I also experimented with just measuring Rp directly, which the impedance analyzer I had accesss to allowed. The problem here was that I am limited to 200kHz peak frequency by the analyzer, and so I would have to interpolate way into higher frequency space with what's behaving (at least < 200kHz) as a second order polynomial, and I think that skin effect starts going off and doing nonlinear stuff at higher frequency, so I don't think the interpolation shown below is really safe to use.

RpInterpolation.png

And lastly below is a picture of the encoder setup for the most part (I was soldering on different caps so wound up removing one of the screws that's in the way). It appears I have 26105 ticks of resolution, but am still sorting through parameter tuning necessary to bump that off and starting to trade some it in for SPS.

encoderTesting1.png

HTMSTMAA Week 8 - 4/22/21

This week I managed to get the LDC1101 configured and up and running, and in the process switched over to an STM32L432KC in Nucleo form, which is a cortex M4 clocked at 80 MHz with an FPU, and most importantly gives straightforward access to timer peripherals (my struggle last week was that after configuring a timer on the Feather M4, it seemed to promply get overwritten by Arduino's USB peripheral). Ultimately this will make more sense considering I would like to integrate this sensor into a closed loop stepper driver that I also built on ST hardware.

encoderPCBs.png

ST micros require an ST-Link for programming and debugging, which is a dedicated programmer with their own M0 MCU on board. For their lines of pre-broken-out microcontrollers (Nucelos or Discovery Boards), akin to what we all think of as an Arduino, they supply an on-board version of the ST-link, often with break-away tabs. They make it simple to perform in-line debugging with breakpoints, but if you want to actually start reading out data in real-time, the simplest way to do it is actually to talk with the St-Link over UART. It took me a while to figure this all out, but Here's an excellent + straightforward guide to getting serial communication up and running if you're curious.

Here's a link to the sensor up and running. It's incredibly sensitive (24 bits) and for context is resolving the motion of an aluminum plate attached to that stage, at 25um / revolution, so should be easily into nanometer range. The sensor is also far from configured properly, and allows for plenty of swapping between resolution, peak measuring range, and refresh rate. Lots of work left to do towards this end!

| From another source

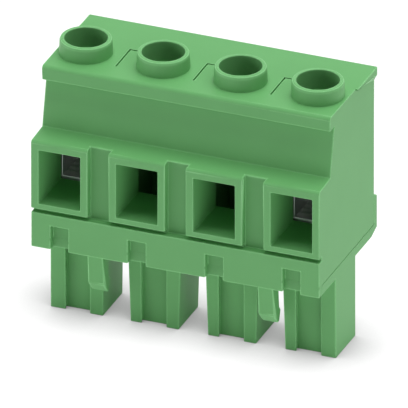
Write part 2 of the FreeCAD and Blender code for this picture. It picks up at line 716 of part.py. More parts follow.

And lastly here's the actual frequency response of the LC circuit changing as a large chunk of aluminum is brought over the coil It's hard to make out, but it's varying between 1.4 and 1.6 MHz, where frequency increases with the presence of aluminum. Steel had a similar, but slightly less prominent response (although the two pieces of metal were very different sizes so don't read into that too much). The steel target also reduced the amplitude of the response, and yielded cleaner, presumably less noisy oscilations.

LCresponse.png

For next week, here's a nice blog post I found about speeding up HAL's SPI transactions. One good reason to prefer ST to Atmel/Microchip here is that CubeMX generates MCU-specific initialization code, and actually going in to speed things up involves appreciably less searching for registers in datasheets.

HTMSTMAA Week 7 - 4/15/21

This week I switched gears from working on the dynamometer and set out to start communicating with the LDC1101 from TI. The LDC1101 is an inductive to digital converter that uses an external LC tank circuit to measure changes in impedance (Rp measurement mode) or resonant frequency (LHC mode) of the oscillator, relative to the change in presence of conductive or magnetically permeable materials respectively. Despite the existence of plenty of inductive to digital converters on the market (many of which are 2 or 4 channel devices in a single package), the LDC1101 is the only one I could find that uses SPI, and has a sample rate fast enough for high speed rotary encoding. These encoders are a bit of a bear to configure, and require multiple spreadsheets and a pretty thorough read through the datasheet. With that said, there aren't many other sensing options that provide 24 bits with noise this low, and with SPS + communication this fast.

Over IAP I put together a closed loop stepper driver using the TMAG5170 (a 3-axis hall effect sensor) in place of the popular AMS hall effect sensors. Ultimately that sensor's SNR was just high enough to prevent resolving more than two positions between 1.9 deg full steps, while also being speed limited in terms of update rate. While this sensor will ultimately live on the back of that board, for a first pass on starting communication, I designed and machined a simple breakout board in Altium, and milled it in house.

breakoutLDC1101.png

Because I have been programming so much on the SAMD51 lately, I figured I would go ahead and do a first pass communicating with the board on that micro. The LDC1101 requires a high frequency (in the MHz with a recommended value of 16MHz) external clock signal for LHC measurement, to serve as a reference when counting oscillations of the tank circuit. I reused some of the dyno code and adjusted it to run at 50% duty cycle at 15MHz as shown below, keep in mind TC4 is a 120MHz clock. This did require some digging through the datasheet, and I ultimately discovered the period register which was relevant after switching from NPWM WAVEGEN mode to NFRQ. With a working 15MHz CLKIN signal I started probing the LHC data registers which were all returning zero.

TC4->COUNT8.CTRLA.reg = TC_CTRLA_MODE_COUNT8 | TC_CTRLA_PRESCALER_DIV1 | TC_CTRLA_PRESCSYNC_GCLK;
TC4->COUNT8.WAVE.reg = TC_WAVE_WAVEGEN_NFRQ;
TC4->COUNT8.PER.bit.PER = 3;

After more snooping around with a scope, it appears that my clock is turning off after I open up USB communication, which is bizarre considering I wasn't seeing this happening with the dyno. That's as far as I got this week, but I do plan to double back and investigate if that timer is also turning during serial communication for the dyno (this would be bad considering it determines back torque on the motor, which I am very reliant on being steady during sweeps). For this project, considering I am not relying on any external libraries, I will switch over to an STM32 micro (also what I've used for the closed loop stepper driver that this will ultimately be implemented on).